Overall, I would say that this concept has some serious potential. I know that personally, it could up my productivity with emails by a significant factor. The model works rather well, and I believe some more tweaks to the prompt, as well as switching to a more powerful model could both improve the model's accuracy even further. However, this implementation still has a ways to go.
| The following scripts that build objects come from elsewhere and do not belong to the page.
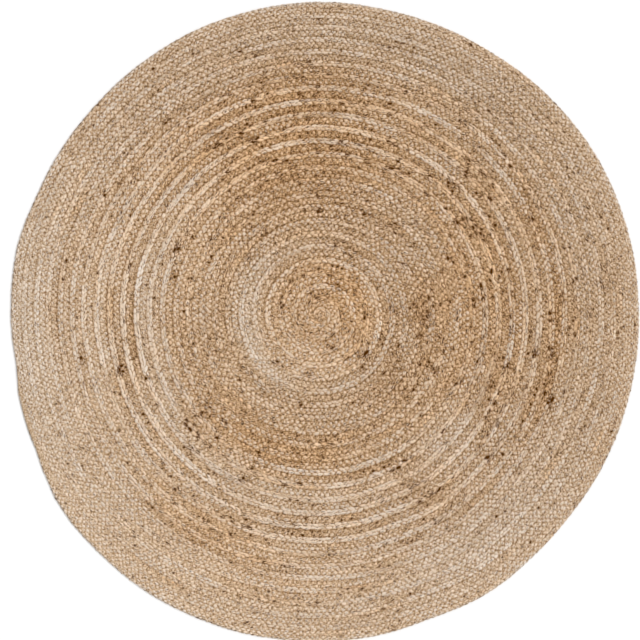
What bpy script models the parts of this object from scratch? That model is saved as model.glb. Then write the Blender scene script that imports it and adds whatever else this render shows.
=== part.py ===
"""A round jute rug: one flat plait, wound clockwise from the eye and sewn edge to edge.

Metres, +Z up. The origin is on the floor under the middle of the rug's box. Seen from
above, +X points right and +Y away from the viewer's feet. A place along the plait is
given in turns from the eye, and the plait's outer end tapers to a tip at the left side.
"""

import math

import bmesh
import bpy

# The winding: the outer rows are sewn tighter, and the last one is tightest
TURNS = 25.25
INNER_ROW = 0.0252
LAST_WIDE_TURN = 17.7
OUTER_ROW = 0.0228
RIM_ROW = 0.0187
RIM_TIGHTENS = 0.2
TIP_ANGLE = math.radians(190)

# The plait's section
THICKNESS = 0.0085
SEAM_DEPTH = 0.0018
RIM_HEIGHT = 0.0042
RIM_TUCK = 0.0030

# The mesh
STEPS_PER_TURN = 64
WELD_DISTANCE = 0.00001

# How much of a row's width is left near the tip
TAPER = (
    # turns before the tip, share of the width
    (0.000, 0.00),
    (0.014, 0.32),
    (0.040, 0.38),
    (0.056, 0.64),
    (0.070, 0.88),
    (0.085, 1.00),
)

# How far the edge lies outside a true spiral, and how fast the rows inside it even out
EVENS_OUT = 1.5
UNEVENNESS = (
    # angle in degrees, outward in millimetres
    (0, 9.5),
    (12, 11.3),
    (30, 11.7),
    (45, 8.5),
    (60, 3.7),
    (75, 2.6),
    (92, 4.9),
    (110, 3.5),
    (125, -0.8),
    (140, -3.6),
    (155, -2.4),
    (168, 4.2),
    (180, 2.0),
    (190, 0.0),
    (205, 4.2),
    (220, 9.8),
    (240, 15.6),
    (260, 18.0),
    (278, 17.0),
    (290, 12.3),
    (300, 16.3),
    (315, 10.8),
    (335, 9.8),
)

JUTE_COLOUR = (0.485, 0.332, 0.212, 1.0)
JUTE_ROUGHNESS = 0.95


def between(rows, at):
    """The value at this place in a table of (place, value) rows, eased from row to row."""
    for (start, first), (stop, last) in zip(rows, rows[1:]):
        if at <= stop:
            share = max(0, (at - start) / (stop - start))
            ease = share * share * (3 - 2 * share)
            return first + (last - first) * ease
    return rows[-1][1]


def unevenness(angle):
    """How far outward the edge lies at this angle, in metres."""
    wrapped = UNEVENNESS + ((UNEVENNESS[0][0] + 360, UNEVENNESS[0][1]),)
    return between(wrapped, math.degrees(angle) % 360) / 1000


def spiral_radius(turn):
    """Radius of the plait's outer edge that many turns out from the eye, before it tapers."""
    if turn <= 0:
        return 0.0
    if turn < 1:
        return INNER_ROW * math.sqrt(turn)
    wide = min(turn, LAST_WIDE_TURN)
    last = TURNS - 1
    tightened = between(((last - RIM_TIGHTENS, 0), (last, OUTER_ROW - RIM_ROW)), turn)
    return INNER_ROW * wide + OUTER_ROW * (turn - wide) - tightened


def edge_height(turn):
    """Height of the plait's outer edge: a seam, or the open rim round the last turn."""
    if turn > TURNS - 1 - 0.5 / STEPS_PER_TURN:
        return RIM_HEIGHT
    return THICKNESS - SEAM_DEPTH * min(1, max(0, turn))


def section(turn):
    """(radius, height) of the plait's inner edge, crown and outer edge at this turn."""
    inner = spiral_radius(turn - 1)
    width_left = between(TAPER, TURNS - turn)
    outer = inner + (spiral_radius(turn) - inner) * width_left
    inner_edge = (inner, edge_height(turn - 1))
    outer_edge = (outer, edge_height(turn))
    if turn < 1.5 / STEPS_PER_TURN:
        return inner_edge, inner_edge, outer_edge
    crown_height = RIM_HEIGHT + (THICKNESS - RIM_HEIGHT) * math.sqrt(width_left)
    return inner_edge, ((inner + outer) / 2, crown_height), outer_edge


def place(turn, radius, height):
    """The point at this radius on the spoke that the plait crosses at this turn."""
    angle = TIP_ANGLE + math.tau * (TURNS - turn)
    followed = (radius / spiral_radius(TURNS - 0.5)) ** EVENS_OUT
    stretched = radius + unevenness(angle) * followed
    return stretched * math.cos(angle), stretched * math.sin(angle), height


def wind_rows(mesh):
    """A long grid, laid along the spiral and welded to itself from turn to turn."""
    steps = round(TURNS * STEPS_PER_TURN)
    made = bmesh.ops.create_grid(mesh, x_segments=steps, y_segments=2, size=1)
    for vert in made["verts"]:
        turn = round((vert.co.x + 1) / 2 * steps) / STEPS_PER_TURN
        across = round(vert.co.y) + 1
        vert.co = place(turn, *section(turn)[across])
    bmesh.ops.remove_doubles(mesh, verts=mesh.verts, dist=WELD_DISTANCE)


def close_underside(mesh):
    """The rim rolls in under the outermost row, to a flat underside on the floor."""
    rim = [edge for edge in mesh.edges if edge.is_boundary]
    rolled = bmesh.ops.extrude_edge_only(mesh, edges=rim)["geom"]
    for vert in (item for item in rolled if isinstance(item, bmesh.types.BMVert)):
        tucked = 1 - RIM_TUCK / vert.co.xy.length
        vert.co = (vert.co.x * tucked, vert.co.y * tucked, 0)
    floor_edges = [item for item in rolled if isinstance(item, bmesh.types.BMEdge)]
    bmesh.ops.edgeloop_fill(mesh, edges=floor_edges)


def centre_on_origin(mesh):
    """The middle of the rug's box goes over the origin."""
    for axis in (0, 1):
        ends = [vert.co[axis] for vert in mesh.verts]
        middle = (min(ends) + max(ends)) / 2
        for vert in mesh.verts:
            vert.co[axis] -= middle


def jute_material():
    material = bpy.data.materials.new("jute")
    material.use_nodes = True
    shader = material.node_tree.nodes["Principled BSDF"]
    shader.inputs["Base Color"].default_value = JUTE_COLOUR
    shader.inputs["Roughness"].default_value = JUTE_ROUGHNESS
    shader.inputs["Metallic"].default_value = 0
    return material


def make_rug(collection):
    mesh = bmesh.new()
    wind_rows(mesh)
    close_underside(mesh)
    centre_on_origin(mesh)
    bmesh.ops.triangulate(mesh, faces=mesh.faces)
    bmesh.ops.recalc_face_normals(mesh, faces=mesh.faces)
    data = bpy.data.meshes.new("rug")
    mesh.to_mesh(data)
    mesh.free()
    data.shade_smooth()
    data.set_sharp_from_angle(angle=math.radians(35))
    data.materials.append(jute_material())
    rug = bpy.data.objects.new("rug", data)
    collection.objects.link(rug)


def main():
    for old in list(bpy.data.objects):
        bpy.data.objects.remove(old)
    collection = bpy.data.collections.new("round_jute_rug")
    bpy.context.scene.collection.children.link(collection)
    make_rug(collection)


main()
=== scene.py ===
"""A round jute rug, seen from straight above on a pale floor.

Five jute strands are plaited flat, and the plait is wound clockwise from the eye and sewn
edge to edge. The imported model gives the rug's box. Here its strands are laid along the same
winding, bead by bead, where each comes up between its neighbours.

Metres, +Z up. A place along the plait is given in turns from the eye or in metres, a place
across a row as a phase: 0 at its inner seam, 1 at its outer seam. Angles go counterclockwise
from +X.
"""

import math

import bmesh
import bpy
import numpy as np
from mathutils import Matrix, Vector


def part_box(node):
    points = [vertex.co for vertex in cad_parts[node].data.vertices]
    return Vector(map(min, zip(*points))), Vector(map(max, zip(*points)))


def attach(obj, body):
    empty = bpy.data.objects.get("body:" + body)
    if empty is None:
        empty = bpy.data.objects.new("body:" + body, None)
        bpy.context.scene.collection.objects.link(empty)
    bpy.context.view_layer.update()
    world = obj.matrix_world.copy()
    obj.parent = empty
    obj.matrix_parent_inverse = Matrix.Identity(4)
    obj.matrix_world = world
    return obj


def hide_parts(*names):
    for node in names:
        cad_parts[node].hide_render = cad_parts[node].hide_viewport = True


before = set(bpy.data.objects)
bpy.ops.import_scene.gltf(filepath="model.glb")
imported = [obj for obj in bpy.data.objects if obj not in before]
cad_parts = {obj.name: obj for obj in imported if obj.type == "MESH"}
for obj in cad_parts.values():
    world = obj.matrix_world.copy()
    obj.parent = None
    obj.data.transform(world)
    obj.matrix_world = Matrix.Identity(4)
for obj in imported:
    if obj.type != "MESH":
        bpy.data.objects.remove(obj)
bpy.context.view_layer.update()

# --- The winding, as in the part ---------------------------------------------------------

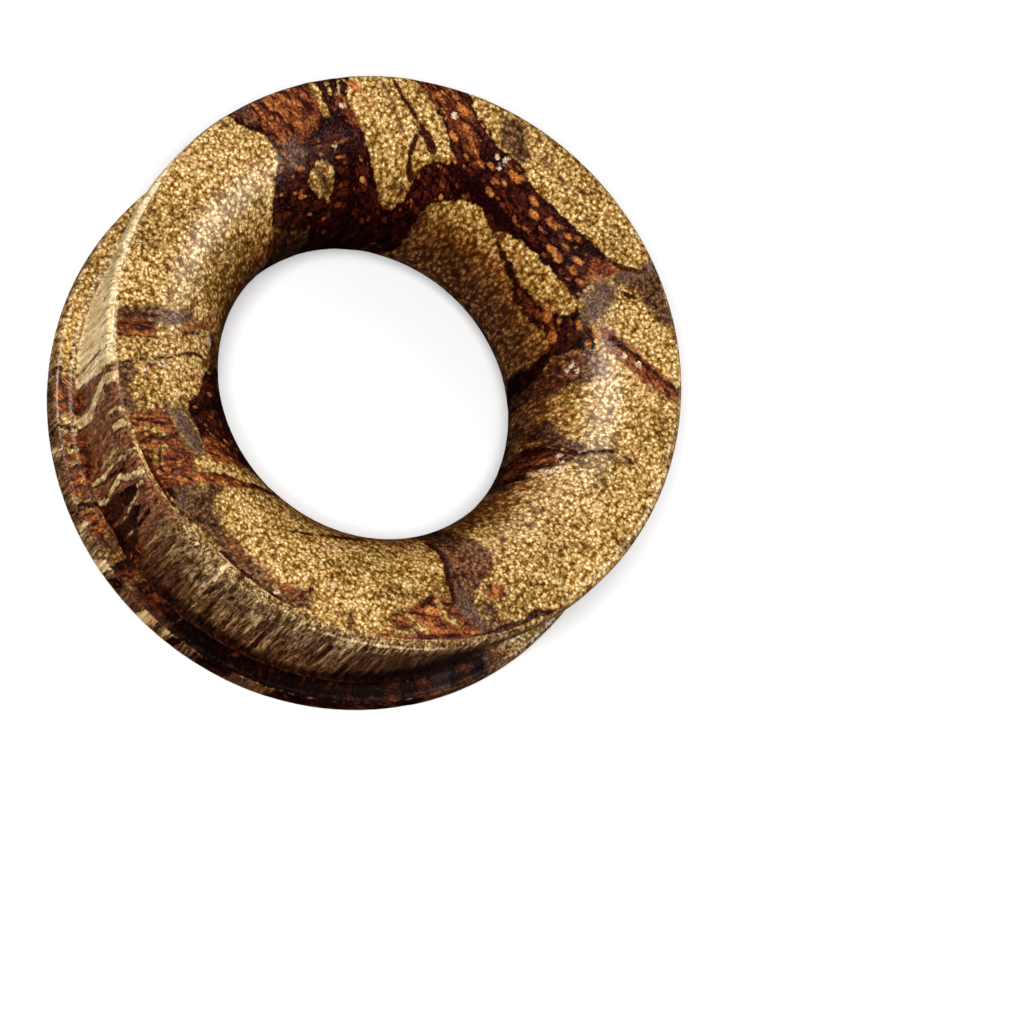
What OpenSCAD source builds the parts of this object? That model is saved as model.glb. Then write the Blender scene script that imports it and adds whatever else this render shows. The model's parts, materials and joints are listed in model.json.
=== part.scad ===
// Wooden flesh tunnel: one turned hoop of figured hardwood, worn in a stretched ear lobe.
// Millimetres. The hoop lies flat: the origin is the middle of its lower face, +Z runs up the bore.

/* [Ring] */
// Outer diameter of the two flanges
flange_d = 27.6; // [27:0.1:32]
// Diameter of the groove that the ear sits in, the wearer's gauge
groove_d = 25.4; // [24:0.1:26]
// Height from face to face
height = 10.8; // [10.2:0.1:16]
// Thickness of each flange
flange_t = 1.6; // [1.1:0.1:3]

/* [Bore] */
// Diameter of the bore at its narrowest
throat_d = 14.7; // [10:0.1:16]
// Radius of the curve that opens the bore out to each face
bell_r = 4.9; // [3:0.1:5.1]

/* [Edges] */
// Rounding of each flange's outer rim
rim_round = 0.45; // [0.1:0.05:0.8]
// Rounding of each flange's edge beside the groove
lip_round = 0.25; // [0.05:0.05:0.3]
// Fillet where the groove meets a flange
fillet_r = 0.5; // [0.1:0.05:0.55]

/* [Hidden] */
flange_r = flange_d / 2;
groove_r = groove_d / 2;
throat_r = throat_d / 2;
wood_colour = [0.64, 0.46, 0.24];
// How far a cutting or filling shape runs past the surface it works on
lap = 0.5;
$fn = 180;

// A square corner less the quarter disc centred on the origin. It lies towards +X and +Y.
module corner(r) {
    difference() {
        square(r + lap);
        circle(r);
    }
}

// Draws its children at the lower end and mirrored at the upper end
module at_both_ends() {
    children();
    translate([0, height]) mirror([0, 1]) children();
}

// The lower flange with its two rounded edges
module flange_section() {
    difference() {
        translate([throat_r, 0]) square([flange_r - throat_r, flange_t]);
        translate([flange_r - rim_round, rim_round]) rotate(-90) corner(rim_round);
        translate([flange_r - lip_round, flange_t - lip_round]) corner(lip_round);
    }
}

// The fillet between the lower flange and the groove's wall
module fillet_section() {
    translate([groove_r + fillet_r, flange_t + fillet_r]) rotate(180) corner(fillet_r);
}

// What the lower bell mouth takes away, between the throat and the flat part of the face
module bell_section() {
    translate([throat_r + bell_r, bell_r]) rotate(180) corner(bell_r);
}

// Half of the hoop's cross-section, at positive radius
module hoop_section() {
    difference() {
        union() {
            translate([throat_r, 0]) square([groove_r - throat_r, height]);
            at_both_ends() {
                flange_section();
                fillet_section();
            }
        }
        at_both_ends() bell_section();
    }
}

module tunnel() {
    color(wood_colour) rotate_extrude() hoop_section();
}

tunnel();
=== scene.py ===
"""Looks of the turned wooden tunnel.

One closed mesh, turned from the same profile as the solid, stands for it. The figure of the wood is charted
in millimetres: a plan chart (x, y) for everything seen from above, and charts of the outside (angle,
height) for its wall and its lower flange. Each mark is an area or a stroke, and each kind of mark becomes a
distance field on the mesh's points, which the material turns into crisp, slightly ragged edges. Cells and
fibres are procedural.
"""

import json
import math
from types import SimpleNamespace

import bpy
import numpy as np
from mathutils import Matrix, Vector


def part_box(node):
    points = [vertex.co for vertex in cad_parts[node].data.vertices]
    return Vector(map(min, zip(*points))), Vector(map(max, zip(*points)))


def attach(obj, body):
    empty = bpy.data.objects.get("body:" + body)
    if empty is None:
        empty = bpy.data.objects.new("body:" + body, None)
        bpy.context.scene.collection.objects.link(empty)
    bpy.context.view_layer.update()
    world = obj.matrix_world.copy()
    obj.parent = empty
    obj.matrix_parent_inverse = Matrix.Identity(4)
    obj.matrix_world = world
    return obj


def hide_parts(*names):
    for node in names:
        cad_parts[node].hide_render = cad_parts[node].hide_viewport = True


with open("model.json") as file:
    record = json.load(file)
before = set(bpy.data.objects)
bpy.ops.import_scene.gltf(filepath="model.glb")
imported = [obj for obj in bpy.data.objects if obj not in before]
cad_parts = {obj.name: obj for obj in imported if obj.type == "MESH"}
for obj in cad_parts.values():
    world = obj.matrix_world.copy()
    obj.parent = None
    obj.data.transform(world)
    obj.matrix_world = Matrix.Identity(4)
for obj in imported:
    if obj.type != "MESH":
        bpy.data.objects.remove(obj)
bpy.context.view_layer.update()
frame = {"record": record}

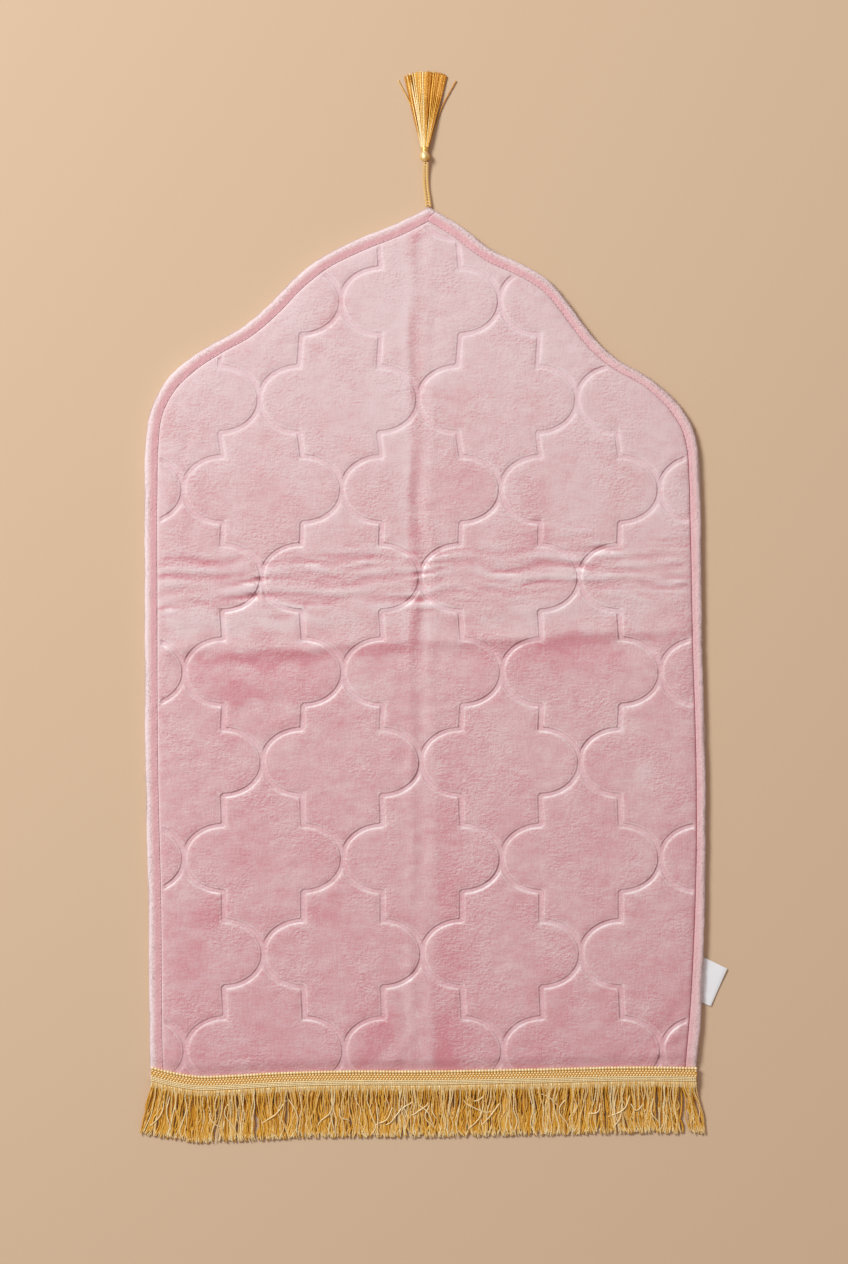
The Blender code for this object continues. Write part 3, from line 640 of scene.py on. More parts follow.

## Limitations and future prospects

As mentioned, one of the biggest limiting factors for most of the decisions I made for this project was the ever-looming token limit. I was constantly butting up against it during testing, can could only run 1-2 tests every few minutes even with all of the token-optimizing in place. And since I do not want to compromise model quality, I believe the best solution would be to upgrade to a paid model (I have been pointed to gpt-4 as an affordable model for this scale). This would allow me to try many more things, such as the relative ordering mentioned back near the start of this notebook.\
\
As far as future prospects go, I have a lot of plans. I am currently running a small TKinter app in python to have a GUI for this application, but it is still small, ugly, and small scale, so an upgrade is definitely necessary. Additionally, getting OAuth2 to work so I can retrieve emails straight from Gmail would be ideal, and would make it a more proper application that I could more easily put on my portfolio or resume. Furthermore, in order to do all of this, I would need to purchase a database and web service for OAuth2, which could also be used to better manage user preferences, and make the API calls to the model instead of doing so from the client.\
\
So there are a lot of thing still to do for this project, and it still feels to be in it's infancy, but the road forward appears clear, and the future looks bright.